_Data section_

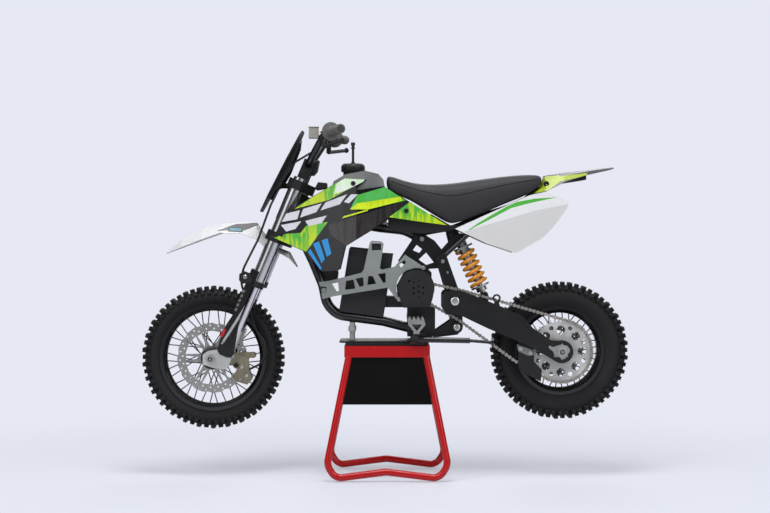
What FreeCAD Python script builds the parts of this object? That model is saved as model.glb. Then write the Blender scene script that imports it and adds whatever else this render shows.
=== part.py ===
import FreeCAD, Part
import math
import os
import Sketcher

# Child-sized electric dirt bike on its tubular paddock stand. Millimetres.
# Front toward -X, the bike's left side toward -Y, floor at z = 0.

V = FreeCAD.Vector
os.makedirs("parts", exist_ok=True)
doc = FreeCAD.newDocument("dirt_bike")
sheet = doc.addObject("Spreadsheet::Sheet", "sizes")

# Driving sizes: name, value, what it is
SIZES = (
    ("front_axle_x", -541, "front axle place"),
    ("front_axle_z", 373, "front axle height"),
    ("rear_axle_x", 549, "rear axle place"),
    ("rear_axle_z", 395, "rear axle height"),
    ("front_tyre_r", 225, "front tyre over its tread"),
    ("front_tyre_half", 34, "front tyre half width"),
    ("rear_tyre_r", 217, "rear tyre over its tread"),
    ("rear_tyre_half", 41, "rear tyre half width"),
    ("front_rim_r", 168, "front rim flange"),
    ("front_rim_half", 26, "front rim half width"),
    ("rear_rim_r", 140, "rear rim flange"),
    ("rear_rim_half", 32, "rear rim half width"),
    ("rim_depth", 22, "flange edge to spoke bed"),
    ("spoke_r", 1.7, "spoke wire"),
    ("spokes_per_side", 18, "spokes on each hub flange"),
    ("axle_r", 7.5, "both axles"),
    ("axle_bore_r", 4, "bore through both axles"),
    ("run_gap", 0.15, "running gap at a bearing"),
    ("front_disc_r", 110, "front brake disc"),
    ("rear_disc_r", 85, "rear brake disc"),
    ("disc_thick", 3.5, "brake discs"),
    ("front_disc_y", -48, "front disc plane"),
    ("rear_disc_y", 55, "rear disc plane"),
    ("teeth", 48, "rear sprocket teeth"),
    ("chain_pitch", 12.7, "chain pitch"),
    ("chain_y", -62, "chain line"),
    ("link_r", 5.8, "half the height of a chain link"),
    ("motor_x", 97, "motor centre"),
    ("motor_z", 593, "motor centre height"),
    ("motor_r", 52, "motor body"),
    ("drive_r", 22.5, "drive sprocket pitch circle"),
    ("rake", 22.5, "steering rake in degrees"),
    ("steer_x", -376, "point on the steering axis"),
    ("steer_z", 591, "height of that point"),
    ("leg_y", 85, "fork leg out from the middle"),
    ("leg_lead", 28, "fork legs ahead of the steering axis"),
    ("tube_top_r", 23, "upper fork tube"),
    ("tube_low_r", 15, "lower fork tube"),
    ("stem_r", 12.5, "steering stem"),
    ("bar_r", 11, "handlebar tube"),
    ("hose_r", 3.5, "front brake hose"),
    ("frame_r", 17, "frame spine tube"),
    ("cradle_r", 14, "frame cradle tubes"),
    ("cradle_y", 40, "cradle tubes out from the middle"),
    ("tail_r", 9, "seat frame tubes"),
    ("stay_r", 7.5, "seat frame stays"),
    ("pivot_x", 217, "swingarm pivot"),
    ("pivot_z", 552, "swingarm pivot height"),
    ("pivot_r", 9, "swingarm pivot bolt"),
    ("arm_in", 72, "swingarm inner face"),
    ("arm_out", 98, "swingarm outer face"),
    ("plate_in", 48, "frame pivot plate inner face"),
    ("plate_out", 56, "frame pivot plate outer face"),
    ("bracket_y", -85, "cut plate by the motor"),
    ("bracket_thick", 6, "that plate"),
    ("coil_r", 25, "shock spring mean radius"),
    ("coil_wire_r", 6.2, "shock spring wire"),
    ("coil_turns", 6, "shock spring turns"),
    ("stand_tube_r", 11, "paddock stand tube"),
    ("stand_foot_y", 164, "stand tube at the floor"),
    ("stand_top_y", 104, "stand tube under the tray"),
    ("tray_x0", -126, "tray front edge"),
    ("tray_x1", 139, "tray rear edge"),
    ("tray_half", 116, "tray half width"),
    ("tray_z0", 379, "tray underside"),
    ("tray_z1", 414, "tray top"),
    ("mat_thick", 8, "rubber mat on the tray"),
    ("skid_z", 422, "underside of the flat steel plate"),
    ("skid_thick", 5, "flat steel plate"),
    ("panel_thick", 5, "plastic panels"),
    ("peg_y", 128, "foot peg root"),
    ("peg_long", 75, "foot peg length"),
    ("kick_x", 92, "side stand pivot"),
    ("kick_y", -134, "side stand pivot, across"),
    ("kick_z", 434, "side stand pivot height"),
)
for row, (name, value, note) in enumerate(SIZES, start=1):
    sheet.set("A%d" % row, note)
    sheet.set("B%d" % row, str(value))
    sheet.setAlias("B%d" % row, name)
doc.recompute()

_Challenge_
Give back the whole listing, word for word.

_Written response_
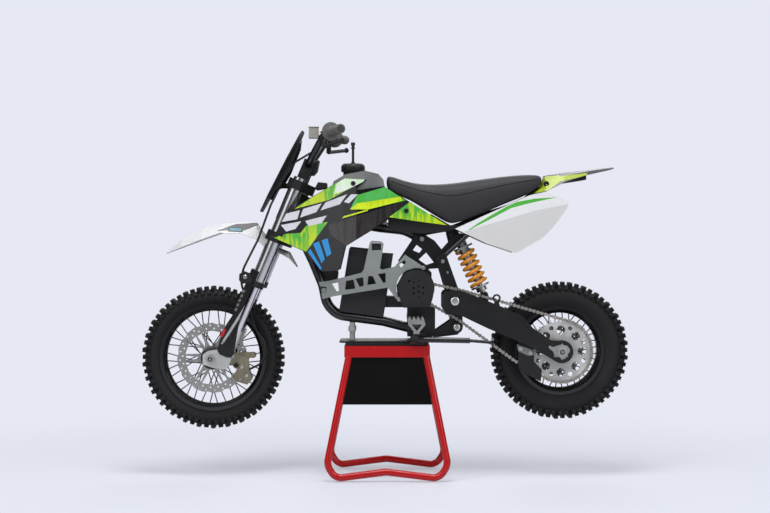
What FreeCAD Python script builds the parts of this object? That model is saved as model.glb. Then write the Blender scene script that imports it and adds whatever else this render shows.
=== part.py ===
import FreeCAD, Part
import math
import os
import Sketcher

# Child-sized electric dirt bike on its tubular paddock stand. Millimetres.
# Front toward -X, the bike's left side toward -Y, floor at z = 0.

V = FreeCAD.Vector
os.makedirs("parts", exist_ok=True)
doc = FreeCAD.newDocument("dirt_bike")
sheet = doc.addObject("Spreadsheet::Sheet", "sizes")

# Driving sizes: name, value, what it is
SIZES = (
    ("front_axle_x", -541, "front axle place"),
    ("front_axle_z", 373, "front axle height"),
    ("rear_axle_x", 549, "rear axle place"),
    ("rear_axle_z", 395, "rear axle height"),
    ("front_tyre_r", 225, "front tyre over its tread"),
    ("front_tyre_half", 34, "front tyre half width"),
    ("rear_tyre_r", 217, "rear tyre over its tread"),
    ("rear_tyre_half", 41, "rear tyre half width"),
    ("front_rim_r", 168, "front rim flange"),
    ("front_rim_half", 26, "front rim half width"),
    ("rear_rim_r", 140, "rear rim flange"),
    ("rear_rim_half", 32, "rear rim half width"),
    ("rim_depth", 22, "flange edge to spoke bed"),
    ("spoke_r", 1.7, "spoke wire"),
    ("spokes_per_side", 18, "spokes on each hub flange"),
    ("axle_r", 7.5, "both axles"),
    ("axle_bore_r", 4, "bore through both axles"),
    ("run_gap", 0.15, "running gap at a bearing"),
    ("front_disc_r", 110, "front brake disc"),
    ("rear_disc_r", 85, "rear brake disc"),
    ("disc_thick", 3.5, "brake discs"),
    ("front_disc_y", -48, "front disc plane"),
    ("rear_disc_y", 55, "rear disc plane"),
    ("teeth", 48, "rear sprocket teeth"),
    ("chain_pitch", 12.7, "chain pitch"),
    ("chain_y", -62, "chain line"),
    ("link_r", 5.8, "half the height of a chain link"),
    ("motor_x", 97, "motor centre"),
    ("motor_z", 593, "motor centre height"),
    ("motor_r", 52, "motor body"),
    ("drive_r", 22.5, "drive sprocket pitch circle"),
    ("rake", 22.5, "steering rake in degrees"),
    ("steer_x", -376, "point on the steering axis"),
    ("steer_z", 591, "height of that point"),
    ("leg_y", 85, "fork leg out from the middle"),
    ("leg_lead", 28, "fork legs ahead of the steering axis"),
    ("tube_top_r", 23, "upper fork tube"),
    ("tube_low_r", 15, "lower fork tube"),
    ("stem_r", 12.5, "steering stem"),
    ("bar_r", 11, "handlebar tube"),
    ("hose_r", 3.5, "front brake hose"),
    ("frame_r", 17, "frame spine tube"),
    ("cradle_r", 14, "frame cradle tubes"),
    ("cradle_y", 40, "cradle tubes out from the middle"),
    ("tail_r", 9, "seat frame tubes"),
    ("stay_r", 7.5, "seat frame stays"),
    ("pivot_x", 217, "swingarm pivot"),
    ("pivot_z", 552, "swingarm pivot height"),
    ("pivot_r", 9, "swingarm pivot bolt"),
    ("arm_in", 72, "swingarm inner face"),
    ("arm_out", 98, "swingarm outer face"),
    ("plate_in", 48, "frame pivot plate inner face"),
    ("plate_out", 56, "frame pivot plate outer face"),
    ("bracket_y", -85, "cut plate by the motor"),
    ("bracket_thick", 6, "that plate"),
    ("coil_r", 25, "shock spring mean radius"),
    ("coil_wire_r", 6.2, "shock spring wire"),
    ("coil_turns", 6, "shock spring turns"),
    ("stand_tube_r", 11, "paddock stand tube"),
    ("stand_foot_y", 164, "stand tube at the floor"),
    ("stand_top_y", 104, "stand tube under the tray"),
    ("tray_x0", -126, "tray front edge"),
    ("tray_x1", 139, "tray rear edge"),
    ("tray_half", 116, "tray half width"),
    ("tray_z0", 379, "tray underside"),
    ("tray_z1", 414, "tray top"),
    ("mat_thick", 8, "rubber mat on the tray"),
    ("skid_z", 422, "underside of the flat steel plate"),
    ("skid_thick", 5, "flat steel plate"),
    ("panel_thick", 5, "plastic panels"),
    ("peg_y", 128, "foot peg root"),
    ("peg_long", 75, "foot peg length"),
    ("kick_x", 92, "side stand pivot"),
    ("kick_y", -134, "side stand pivot, across"),
    ("kick_z", 434, "side stand pivot height"),
)
for row, (name, value, note) in enumerate(SIZES, start=1):
    sheet.set("A%d" % row, note)
    sheet.set("B%d" % row, str(value))
    sheet.setAlias("B%d" % row, name)
doc.recompute()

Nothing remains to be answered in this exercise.